The Art of Collecting
I have gotten in trouble before about relating the psychology of collecting to what archivists and manuscripts curators do. Collecting is not a completely rational process, playing on a range of human emotions, while archivists have tried to make appraisal and acquisition much more of a planned and strategic process. Still, we know that archival collections and repositories often stimulate passionate feelings and they certainly possess holdings with symbolic and other qualities. And we know that many individuals find their way into this profession because of a deep love for history and the material remains the past has left behind.
Art professor Marilynn Gelfman Karp has ably captured some of the aspects of collecting in her In Flagrante Collecto (Caught in the Act of Collecting) (New York: Abrams, 2006), ISBN 0-8109-5540-7. A beautifully illustrated, oversize volume, Karp defines collecting as “an act of very personalized commitment. It’s about erecting a bond between yourself and object; it’s all about what you choose to be responsible for. Whoever collects understands this. Humanity can be divided into two parts: those who collect and the others” (p. 11). Her focus in this lavishly illustrated work is the most common and seemingly uncollectible objects. Archivists are among those, along with museum and art curators and other similar professionals, who have chosen to make their livelihood what others have deemed to be a hobby. No matter how we intellectualize what archivists do, there will always be an aspect of their work that involves an activity that contains a recreational or deeply psychological aspect – the hunting and gathering of that portion of the documentary universe that seems to possess some sort of long-term value.
Karp moves the reader through various kinds of collecting, noting at one point that “one of my collections is of literary insights about collecting; employing them in this book has implicit appeal” (p. 18). She illustrates each variety of collecting. She writes about how objects speak, particularly focusing on the reasons we need to collect. Some of the traits Karp identifies are similar to some of the functions archivists carry out, such as when she asserts that there is “deep satisfaction in organizing, inventorying, embracing, handling, and communing” with what we have acquired (p. 24). She reflects on what broken artifacts mean to us and why some objects do not survive intact; the meaning of obsolescence in objects created to be used up, but that somehow manage to survive anyway; offbeat collecting of tasteless or socially objectionable artifacts; and the nature of acquiring religious relics, just a few examples among many themes and topics treated in Karp’s book. While there are some topics that will be of particular interest to archivists, such as items lost or thrown away (such as grocery shopping lists), it will be the numerous illustrations of ephemera, old documents, and other records forms that archivists might want to examine.

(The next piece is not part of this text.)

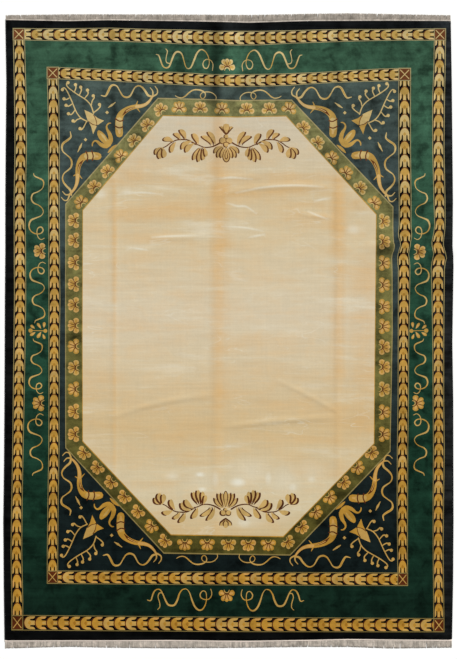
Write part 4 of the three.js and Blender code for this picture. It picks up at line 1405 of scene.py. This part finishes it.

There are far more themes that could be described here, but this is a book better picked up, read, and gawked at than experimented through a brief summary and review. Karp states, near the end of the book, “If you’ve read this far, chances are that you are either a collector or trying to understand one. Collecting is analogous to gastronomy; it’s about savoring, ingesting, assimilating. What is collected is accretion; it becomes part of you, enhances your being” (p. 328). I understand this, because I collect books about collecting and the archival impulse, and In Flagrante Collecto is now part of this collection.